Disobedience: a vida que levamos

Após o sucesso de Una mujer fantástica, Sebastián Lelio coloca em questão os limites da sexualidade e da religião e se somos quem somos por nossas escolhas ou pelo lugar em que vivemos

Por Guilherme Schanner*

Ronnit Krushka (Rachel Weisz) é uma fotógrafa inglesa que, durante uma sessão de fotos em Nova York, recebe uma ligação informando que seu pai, um rabino de uma comunidade judaica ortodoxa, faleceu. Arrasada, Ronnit volta para a Inglaterra e não é bem recebida por ser considerada a filha rebelde e desertora de um homem que era um “gigante” da fé. Em meio a isso, reencontra-se com Dovid, seu melhor amigo e protegido de seu pai, e Esti, sua melhor amiga e paixão de infância, agora casada com Dovid. Ao decorrer do filme, vemos o romance de Ronnit e Esti reacendendo-se a cada encontro e pondo em risco a ira da sinagoga e de seus vizinhos por desobediência às tradições impostas.

A intenção do diretor chileno de criar um ambiente frio e sufocante é evidente logo no início do filme, através do uso de figurinos cheios de casacos escuros, cachecóis e toucas, com o objetivo de representar a depressão e a falta de liberdade das personagens — seja a falta de conclusão que Ronnit tem com seu pai ou a sensação de aprisionamento de Estit em seu casamento com Dovid. Embora Estit consiga achar momentos de felicidade em seu trabalho e na interação com outros membros da comunidade, ainda se sente infeliz por viver como uma homossexual não assumida.

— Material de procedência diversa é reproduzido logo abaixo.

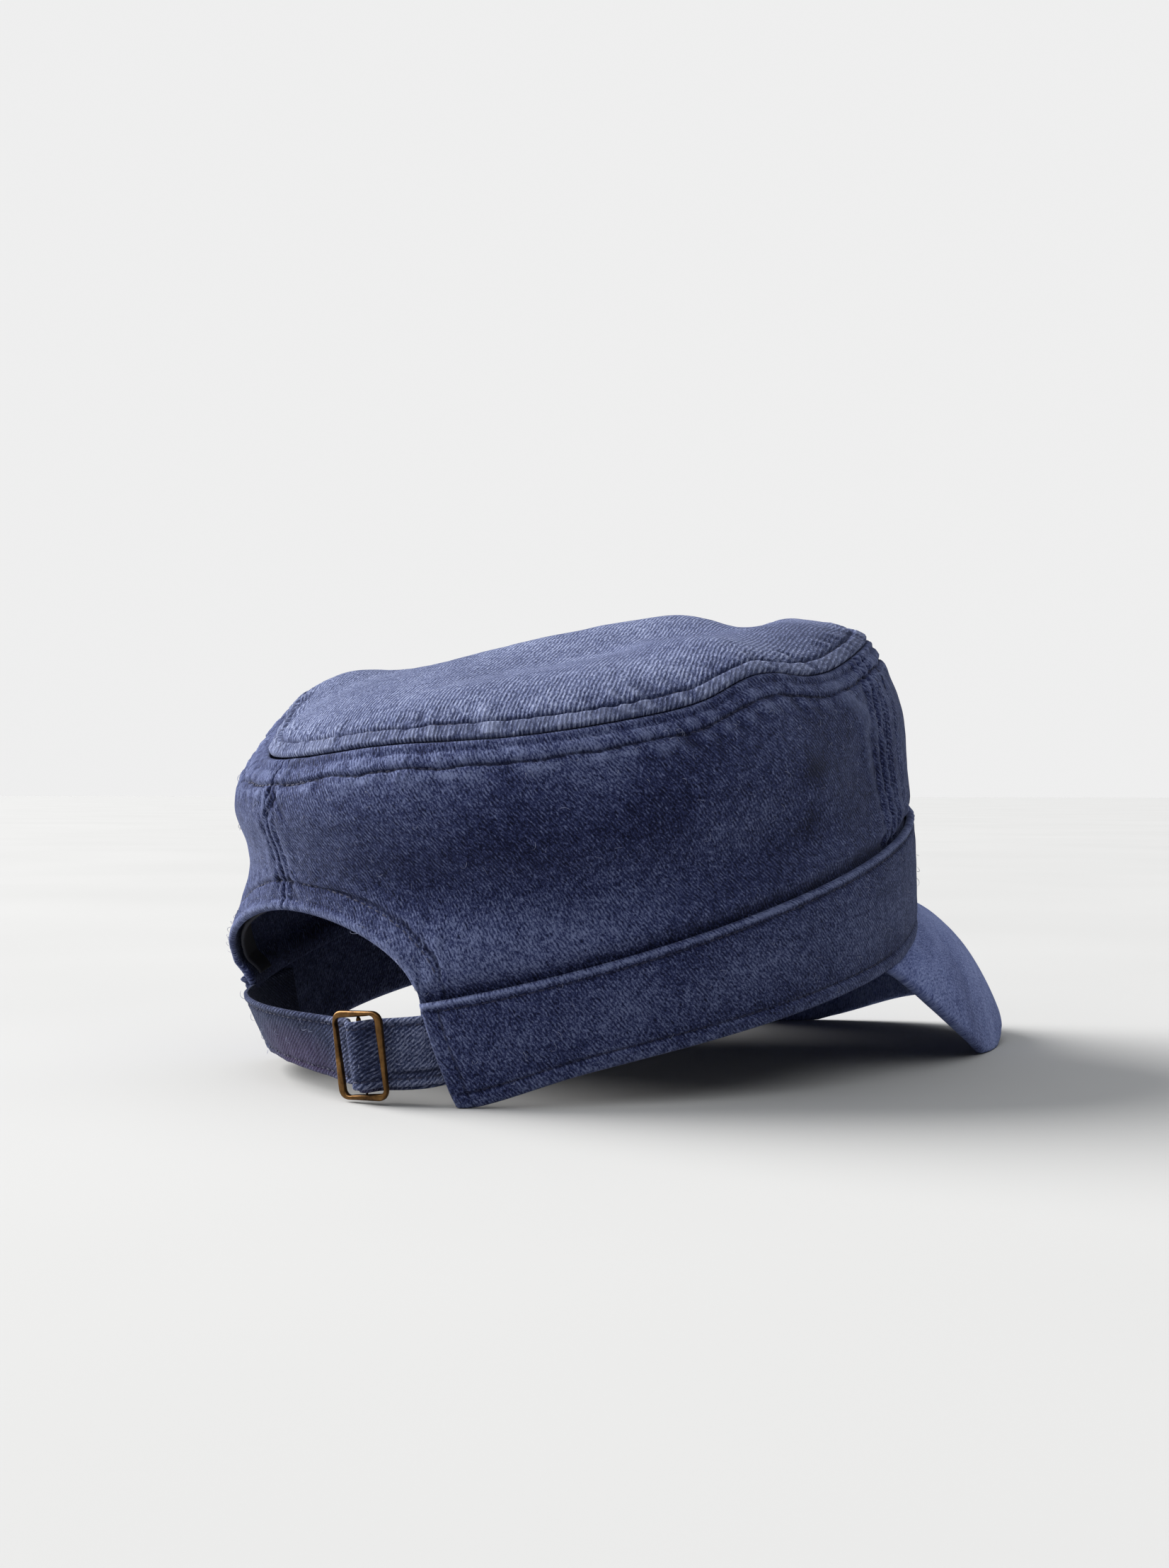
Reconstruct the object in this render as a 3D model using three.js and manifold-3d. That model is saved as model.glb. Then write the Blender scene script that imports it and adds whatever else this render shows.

Para mostrar a emoção dos personagens, os quais lutam de alguma forma contra o tradicional, a fotografia da obra utiliza-se de muitos closes, com o objetivo de revelar os sentimentos furtivos de constrangimento, angústia, nostalgia e desejo. Por outro lado, também foca nas conversas e palavras veladas dos rabinos e de outros membros da comunidade preocupados com a quebra de conduta de Ronnit e Estit. Nada é muito dito sobre o passado das personagens, e cabe a nós, com a ajuda da câmera, descobrir e entender o que se passa na cabeça das duas.

A trama, embora interessante, é lenta e segue o padrão da maioria das histórias de paixão: dois amores se reencontram depois de anos separados, e um deles está comprometido, mas a atração de um pelo o outro fazem eles quebrarem as normas, pondo em risco suas reputações e vidas. O livro de Naomi Alderman — obra homônima que serviu como inspiração do filme — retrata a apatia dos três protagonistas com as vidas que levam. Dovid, no livro, é retratado como alguém que não quer ser o próximo rabino, mas não quer contrariar a comunidade. Estit é mais apática e sufocada na obra literária, com um desfecho mais triste, tendo sua personalidade apagada no fim. As adaptações nem sempre fazem justiça com a alma da obra original, mas a intenção de Lelio em transformá-la em uma história mais otimista e colorida trouxe benefícios ao filme. Sem isso, assisti-lo seria uma tarefa tediosa e agonizante.

Em vários momentos, o filme coloca em questão se vale a pena quebrar tradição ou viver por ela. Claramente, Estit vive um casamento de fachada, enquanto outras mulheres parecem viver conformadas e satisfeitas com a vida que levam dentro da comunidade ortodoxa. Ronnit tem uma vida que sempre quis em Nova York, mas foi apagada da memória de familiares e amigos e sente-se atormentada pela ausência de seu pai. Em muitas maneiras, o filme discute a liberdade do indivíduo, tanto no aspecto social quanto religioso, com o pai de Ronnit debatendo o livre-arbítrio das pessoas estar entre “a graça dos anjos” e “o desejo das feras”. Mais que um filme mostrando o amor lésbico maduro, Disobedience também é um filme sobre um grito de liberdade contra a autoridade patriarcal e o desejo de ser aceito como você é.

Sobre o autor: Guilherme Schanner é formado em Jornalismo, pós-graduando em Jornalismo esportivo e amante da sétima arte. Interessado pela maneira que o cinema retrata a vida de muitas pessoas e sua visão do mundo ao redor.